Weekender

The race against time

Written By : KUINI WAQASAVOU Department of Agriculture. With so many dreams and aspirations to achieve, 32-year-old Eroni Vunirova feels that he is racing against time. The hardworking gentleman who
26 Nov 2010 12:00

image Written By : KUINI WAQASAVOU Department of Agriculture. With so many dreams and aspirations to achieve, 32-year-old Eroni Vunirova feels that he is racing against time.
The hardworking gentleman who lived most of his life in Nakobo Village moved back to his original village in Daviqele, Nabukelevu, Kadavu in June this year.
Mr Vunirova recalls while growing up in the village, the various activities that were carried out by everyone and the unity he felt within his village.
This was the driving force that he needed to learn the important values of life.
“I reached Form Five level and made up my mind to toil the land with everything that I had because I have witnessed the great rewards that the land offers,” Mr Vunirova said smiling.
He wasted no time and started working on his farm. He managed to plant tausala (variety of dalo) and yaqona in the hundreds.
“My family was proud of me and I knew that my farming skills and strength were put to great use in toiling the land,” he said.
A few years ago, after a ceremony was performed by the chief of Daviqele and its elders, Mr Vunirova and his family were asked to return to their roots in Kadavu.
Gladly accepting the offer, his family moved to Daviqele to start a new life while he stayed back to harvest his crops and settle some unfinished businesses.
“It was a hard time for us as we said goodbye to our old lives, not knowing what our lives would be like in our new home,” he said.
“After moving to Daviqele in June this year, I saw the richness the land could offer and I knew we had struck a pot of gold.”
He and his other brothers got together and drew up a farming programme, with the assistance and guidance of an agricultural official based in the tikina of Nabukelevu.
“We named our farming group ‘Uprising Buresha’. We started off with only three cane knives and two spades and I must admit, it was a big challenge,” Mr Vunirova said.
With the theme “Sow to harvest”, Mr Vunirova and his three other brothers began their quest for a better life.
Land preparation proved a mammoth task because there were huge trees that lined the hills behind their new home.
“That did not stop us as we continued with every strength we could muscle to see our plan through for a better life in our homeland,” he said proudly.
“The first few weeks proved difficult but with our spirit of unity and the will to succeed, we managed to push things through.”
The group is grateful for the support by the Agriculture Department in realising their need to start their farming venture. Senior agriculture officer (Kadavu) Epeli Dugucagi said the determination shown by the group was overwhelming because they had to start from scratch.

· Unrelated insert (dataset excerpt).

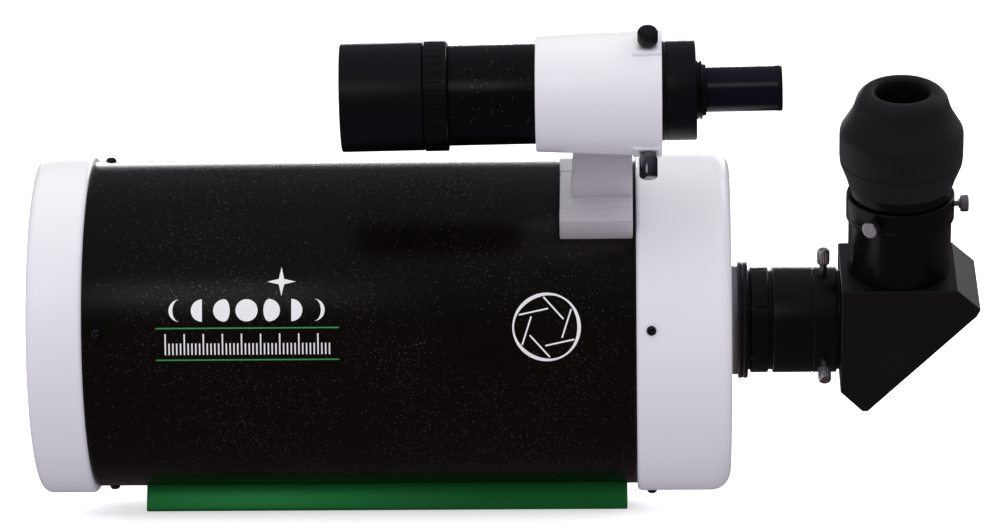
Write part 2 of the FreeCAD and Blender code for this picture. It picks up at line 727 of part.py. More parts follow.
def diagonal_back_plate():
    plate = diagonal_prism().common(mirror_space((-90, -40, MIRROR_TO_BACK - BACK_PLATE), (90, 40, 40)))
    pad = mirror_space((-28, -18, 8), (28, 18, MIRROR_TO_BACK - BACK_PLATE))
    plate = plate.fuse(pad).removeSplitter()
    for screw in diagonal_screw_list():
        plate = plate.cut(screw)
    return placed(plate, DIAGONAL)


def diagonal_screws():
    return [placed(screw, DIAGONAL) for screw in diagonal_screw_list()]


def diagonal_eyepiece_holder():
    """The upper tube: a threaded neck in the housing, and a thicker collar at the top."""
    bore = TWO_INCH_BORE_R
    holder = turned(
        (24, 22.5), (36, 22.5), (36, bore), (65.6, bore), (65.6, 26.5), (72.4, 26.5), (72.4, bore),
        (COLLAR_TOP - 0.6, bore), (COLLAR_TOP, bore + 0.6), (COLLAR_TOP, 28.25), (COLLAR_TOP - 0.5, 28.75),
        (COLLAR_BASE + 0.4, 28.75), (COLLAR_BASE, 28.35), (COLLAR_BASE, 27.4), (HOLDER_BASE, 27.4),
        (HOLDER_BASE, 24.5), (24, 24.5))
    holder = placed(holder, EYEPIECE)
    for angle in HOLDER_SCREW_ANGLES:
        holder = holder.cut(placed(post(24, 32, 1.55), holder_screw_frame(angle)))
    return holder


def diagonal_compression_ring():
    return placed(compression_ring(HOLDER_SCREW_U), EYEPIECE)


def holder_thumbscrew(angle):
    """A thin screw with a flat disc head."""
    screw = Part.Face(outline(
        (0, 26.4), (1.5, 26.4), (1.5, 31.0), (2.6, 31.0), (2.6, 31.9), (4.2, 31.9), (4.5, 32.2), (4.5, 35.7),
        (4.0, 36.2), (0, 36.2))).revolve(ORIGIN, Z_AXIS, 360)
    return placed(screw, holder_screw_frame(angle))


# Eyepiece

def eyepiece_barrel():
    barrel = turned(
        (40, 23.6), (COLLAR_TOP + 4, 23.6), (COLLAR_TOP + 4, TWO_INCH_R), (40.6, TWO_INCH_R),
        (40, TWO_INCH_R - 0.6))
    return placed(barrel, EYEPIECE)


def eyepiece_body():
    """The lens barrel: a shoulder on the collar and a stepped top inside the eyecup."""
    base = COLLAR_TOP + 0.15
    body = turned(
        (base, TWO_INCH_R), (base, 26.2), (base + 0.6, 26.8), (82, 26.8), (82, 24), (108, 24), (114, 19.5),
        (116.5, 19.5), (116.5, 13.2), (114.6, 13.2), (114.6, 15.5), (104, 15.5), (96, 20.5),
        (COLLAR_TOP + 4, 20.5), (COLLAR_TOP + 4, TWO_INCH_R))
    return placed(body, EYEPIECE)


def eyecup():
    """The rubber eyecup: a tapered neck, a bulged band and a cone up to the rim."""
    cup = turned(
        (82, 24), (82, 27.9), ((85.5, 30.3), (92, 32.6)), (113, 32.8), ((117.5, 31.6), (121.5, 28.4)),
        ((125.5, 25.6), (130.5, 24.0)), ((134.2, 22.2), (136, 18.6)), ((135.6, 15.9), (133.6, 14.6)),
        (128, 17.5), (121, 23.5), (117, 26.5), (111, 26.5), (109, 24))
    return placed(cup, EYEPIECE)


def eyepiece_lenses():
    """Eye lens under the eyecup and field lens low in the barrel."""
    eye = convex_rear(106.5, 114.4, 15.4, 3.0)
    field = convex_rear(84, 91, 20.4, 3.6)
    return placed(Part.makeCompound([eye, field]), EYEPIECE)


def group(solids):
    return Part.makeCompound(solids)


PIECES = {
    "main_tube": main_tube(),
    "front_cell": front_cell(),
    "front_cell_screws": group(front_cell_screw_list()),
    "corrector_lens": corrector_lens(),
    "corrector_gasket": corrector_gasket(),
    "corrector_retaining_ring": corrector_retaining_ring(),
    "secondary_baffle": secondary_baffle(),
    "rear_cell": rear_cell(),
    "rear_cell_screws": group(rear_cell_screw_list()),
    "baffle_tube": baffle_tube(),
    "primary_mirror": primary_mirror(),
    "mirror_carrier": mirror_carrier(),
    "mirror_retaining_ring": mirror_retaining_ring(),
    "focus_rod": focus_rod(),
    "focus_bush": focus_bush(),
    "focus_sleeve": focus_sleeve(),
    "focus_knob": focus_knob(),
    "rear_port_ring": rear_port_ring(),
    "visual_back": visual_back(),
    "coupling_ring": coupling_ring(),
    "eyepiece_adapter": eyepiece_adapter(),
    "adapter_compression_ring": adapter_compression_ring(),
    "adapter_thumbscrew_upper": adapter_thumbscrew(ADAPTER_SCREW_CLOCKS[0]),
    "adapter_thumbscrew_lower": adapter_thumbscrew(ADAPTER_SCREW_CLOCKS[1]),
    "dovetail_bar": dovetail_bar(),
    "dovetail_screws": group(bar_screw_list()),
    "finder_shoe": finder_shoe(),
    "finder_shoe_screws": group(shoe_screw_list()),
    "shoe_lock_screw": shoe_lock_screw(),
    "finder_stalk": finder_stalk(),
    "finder_ring": finder_ring(),
    "finder_o_ring": finder_o_ring(),
    "adjust_screw_upper": adjust_screw(0),
    "adjust_knob_upper": adjust_knob(0),
    "adjust_screw_far": adjust_screw(FAR_CLOCK),
    "adjust_knob_far": adjust_knob(FAR_CLOCK),
    "plunger_housing": plunger_housing(),
    "plunger_pin": plunger_pin(),
    "finder_tube": finder_tube(),
    "finder_dew_shield": finder_dew_shield(),
    "finder_lock_ring": finder_lock_ring(),
    "finder_objective_cell": finder_objective_cell(),
    "finder_objective": finder_objective(),
    "finder_rear_body": finder_rear_body(),
    "finder_eyepiece_collar": finder_eyepiece_collar(),
    "finder_eyepiece_barrel": finder_eyepiece_barrel(),
    "finder_eyepiece_lenses": finder_eyepiece_lenses(),
    "diagonal_nosepiece": diagonal_nosepiece(),
    "diagonal_housing": diagonal_housing(),
    "diagonal_mirror": diagonal_mirror(),
    "diagonal_back_plate": diagonal_back_plate(),
    "diagonal_screws": group(diagonal_screws()),
    "diagonal_eyepiece_holder": diagonal_eyepiece_holder(),
    "diagonal_compression_ring": diagonal_compression_ring(),
    "diagonal_thumbscrew_front": holder_thumbscrew(HOLDER_SCREW_ANGLES[0]),
    "diagonal_thumbscrew_side": holder_thumbscrew(HOLDER_SCREW_ANGLES[1]),
    "eyepiece_barrel": eyepiece_barrel(),
    "eyepiece_body": eyepiece_body(),
    "eyecup": eyecup(),
    "eyepiece_lenses": eyepiece_lenses(),
}

os.makedirs("parts", exist_ok=True)
for node, shape in PIECES.items():
    shape.exportStep("parts/" + node + ".step")
print(len(PIECES), "nodes written")
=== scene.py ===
import json
import math
import bpy
from mathutils import Matrix, Quaternion, Vector

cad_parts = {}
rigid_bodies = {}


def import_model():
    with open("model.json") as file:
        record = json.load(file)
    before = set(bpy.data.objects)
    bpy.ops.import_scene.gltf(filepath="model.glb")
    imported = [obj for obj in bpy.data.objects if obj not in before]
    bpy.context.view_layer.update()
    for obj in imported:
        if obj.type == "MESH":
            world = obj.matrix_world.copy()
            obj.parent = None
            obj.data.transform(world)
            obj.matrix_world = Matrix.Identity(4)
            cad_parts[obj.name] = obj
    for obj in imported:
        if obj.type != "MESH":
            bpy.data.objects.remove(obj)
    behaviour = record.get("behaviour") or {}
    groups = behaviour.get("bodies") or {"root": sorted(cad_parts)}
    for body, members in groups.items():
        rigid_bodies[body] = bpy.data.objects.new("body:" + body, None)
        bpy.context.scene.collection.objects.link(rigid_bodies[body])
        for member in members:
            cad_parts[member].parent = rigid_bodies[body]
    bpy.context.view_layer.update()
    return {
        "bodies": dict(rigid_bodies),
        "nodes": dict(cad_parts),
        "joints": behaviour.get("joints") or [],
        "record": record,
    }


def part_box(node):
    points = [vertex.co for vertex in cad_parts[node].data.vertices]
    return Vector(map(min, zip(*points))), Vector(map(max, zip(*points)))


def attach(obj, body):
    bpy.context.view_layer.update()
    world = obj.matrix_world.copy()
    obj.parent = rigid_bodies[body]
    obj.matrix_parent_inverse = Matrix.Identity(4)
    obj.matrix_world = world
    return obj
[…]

“They were established in Vanua Levu but had to move back to their roots. Now they have proved that through hard work anything is possible,” Mr Dugucagi said.

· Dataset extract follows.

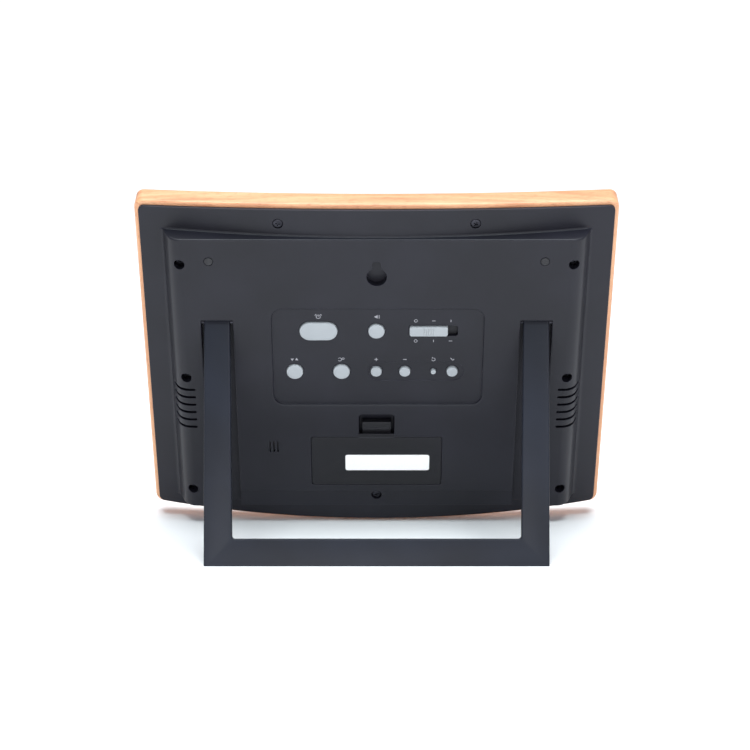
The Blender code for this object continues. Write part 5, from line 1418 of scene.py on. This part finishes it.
BOARD_GREEN = circuit_board()
SLEEVE = cell_sleeve()
EPOXY = printed("moulded_epoxy", "#26262A", "#1B1B1E", 0.6, 0.9)
INNER = {
    "main_board": (BOARD_GREEN, "circuit_board"), "control_board": (BOARD_GREEN, "circuit_board"),
    "controller_chip": (EPOXY, "chip"), "thermistor": (EPOXY, "thermistor"),
    "quartz_crystal": (NICKEL, "crystal"), "piezo_sounder": (EPOXY, "sounder"),
    "ribbon_cable": (striped("ribbon_conductors", "#C9C2AE", "#8E8878", 1.25, 0.45), "ribbon"),
    "elastomer_connector": (striped("layered_elastomer", "#2A2A2C", "#6C6C70", 0.6, 0.7), "elastomer"),
    "lcd_panel": (LCD_GLASS, "lcd"), "display_tray": (TRAY_ABS, "tray"),
    "slide_switch_body": (NICKEL, "switch"),
    "battery_cell_1": (SLEEVE, "cell"), "battery_cell_2": (SLEEVE, "cell"),
}
for node in frame["nodes"]:
    if node.startswith(("battery_spring", "battery_contact")):
        INNER[node] = (NICKEL, "contact")
    if node.endswith("_tact_switch"):
        INNER[node] = (NICKEL, "switch")
for node, (material, slot) in INNER.items():
    thing = frame["nodes"][node]
    thing.data.materials.clear()
    thing.data.materials.append(material)
print("inner pieces finished:", len(INNER))

# %% [markdown]
# ## Floor, light and camera
# A pale matt floor, a dim surround, a wide sun straight above, and soft lamps: the light of a product
# table. The sun whitens the floor except where the leaning clock shades it, and the black back
# mirrors that floor, so it darkens gently downwards. The main lamp brightens the top of the wood, and
# a low lamp beside the camera fills the label. The camera looks at the back from a little above.

# %% Stage
def pale_floor():
    material, tree, shader, place = new_material("pale_paper_floor", Roughness=0.85)
    tint = ramp(tree, noise(tree, place, 300, 2.0), ((0.3, "#FBFBFB"), (0.7, "#FDFDFD")))
    feed(tree, shader, {"Base Color": tint})
    return material


FLOOR_REACH = 30.0
SURROUND_TINT = (0.92, 0.94, 1.06, 1)
SURROUND_STRENGTH = 0.36
floor_mesh = bpy.data.meshes.new("floor")
corners = [(-1, -1), (1, -1), (1, 1), (-1, 1)]
floor_mesh.from_pydata([(x * FLOOR_REACH, y * FLOOR_REACH, 0) for x, y in corners], [], [(0, 1, 2, 3)])
floor = bpy.data.objects.new("floor", floor_mesh)
bpy.context.scene.collection.objects.link(floor)
floor_mesh.materials.append(pale_floor())

scene = bpy.context.scene
scene.view_settings.view_transform = "Standard"
scene.world = bpy.data.worlds.new("white_surround")
scene.world.use_nodes = True
surround = scene.world.node_tree.nodes["Background"]
surround.inputs["Color"].default_value = SURROUND_TINT
surround.inputs["Strength"].default_value = SURROUND_STRENGTH


def lamp(name, place, target, size, power, tint=(1, 1, 1)):
    data = bpy.data.lights.new(name, "AREA")
    data.shape = "RECTANGLE"
    data.size, data.size_y = size
    data.energy = power
    data.color = tint
    thing = bpy.data.objects.new(name, data)
    thing.location = place
    thing.rotation_euler = (Vector(target) - Vector(place)).to_track_quat("-Z", "Y").to_euler()
    scene.collection.objects.link(thing)


def sun(name, strength, spread_degrees, tint):
    """A wide sun that shines straight down."""
    data = bpy.data.lights.new(name, "SUN")
    data.energy = strength
    data.angle = math.radians(spread_degrees)
    data.color = tint
    scene.collection.objects.link(bpy.data.objects.new(name, data))


sun("overhead_sun", 2.75, 50, (0.97, 0.98, 1.0))
lamp("main_lamp", (0.0, 0.30, 0.80), (0, 0, 0.14), (0.7, 0.3), 5.0, (0.85, 0.97, 1.0))
lamp("side_lamp", (-0.7, 1.1, 0.6), (0, 0, 0.1), (0.5, 0.5), 3.0)
lamp("label_lamp", (0.1, 0.80, 0.14), (0, 0, 0.05), (0.5, 0.16), 1.5)

# %% Camera
LOOK_DOWN = math.radians(13.5)
CAMERA_REACH = 1.023
CAMERA_SIDE = 0.00086
LENS = 92.1
camera_data = bpy.data.cameras.new("camera")
camera_data.sensor_width = 36
camera_data.lens = LENS
camera = bpy.data.objects.new("camera", camera_data)
back = Vector((0, math.cos(LOOK_DOWN), math.sin(LOOK_DOWN)))
camera.location = ORIGIN + back * CAMERA_REACH + Vector((CAMERA_SIDE, 0, 0))
camera.rotation_euler = (-back).to_track_quat("-Z", "Y").to_euler()
scene.collection.objects.link(camera)
scene.camera = camera
print("camera at", [round(v, 3) for v in camera.location])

“The group did not wait for any assistance but decided to start without any help from Government.
“Government is trying to preach to landowners that they need to take ownership of their resources and make use of them because in the end, they will reap the benefits.
“This is what the farming group in Daviqele achieved since they started in June and now they have about 7156 yaqona plants on the ground and 7569 tausala variety, and a mix varieties of dalo.
He said this was a huge accomplishment considering the fact that Mr Vunirova’s farming group carried out their own land preparation and planting without the use of machines.
“Their hard work and sacrifices did not go unnoticed because a project proposal was drawn up by the agricultural locality officer for assistance through Government’s Rural and Outer Island Programme for next year,” Mr Dugucagi said.
“These are the kind of farmers who the Government wants to help because they have the initiative to start on their own.
“Government will play its part if they also perform well.”
Mr Vunirova says the group hopes to start harvesting their dalo in January next year.
They are also expecting to start their own dalo nursery where they will produce more dalo planting materials.
“We have a long way to go and I keep reminding my brothers that the road ahead will not be easy,” Mr Vunirova said.
“We have plans to build a better home, buy a vehicle, start a business and also take care of our children’s educational expenses.
“Our plans will not change and this is what I keep telling them because as individuals we need to make that commitment to stick to our planting programme.”
The group does not consume kava on weekdays and they also take turns to help the women.
If all goes well according to plan, Mr Vunirova’s group will have 15,000 yaqona plants by June 2011.
“That is why we feel we are racing against time,” Mr Vunirova said.
Meanwhile, farmers around the country are advised to make use of services provided by the Agriculture Department.
Many farmers are taking advantage of Government’s Demand Driven Approach (DDA) programmes. But to apply for such assistance, farmers need to contact their locality field officers and discuss their plans with them. The DDA programmes was initiated by Government to create better lives for rural dwellers and their future generations, which in turn contributes positively to the country’s economy.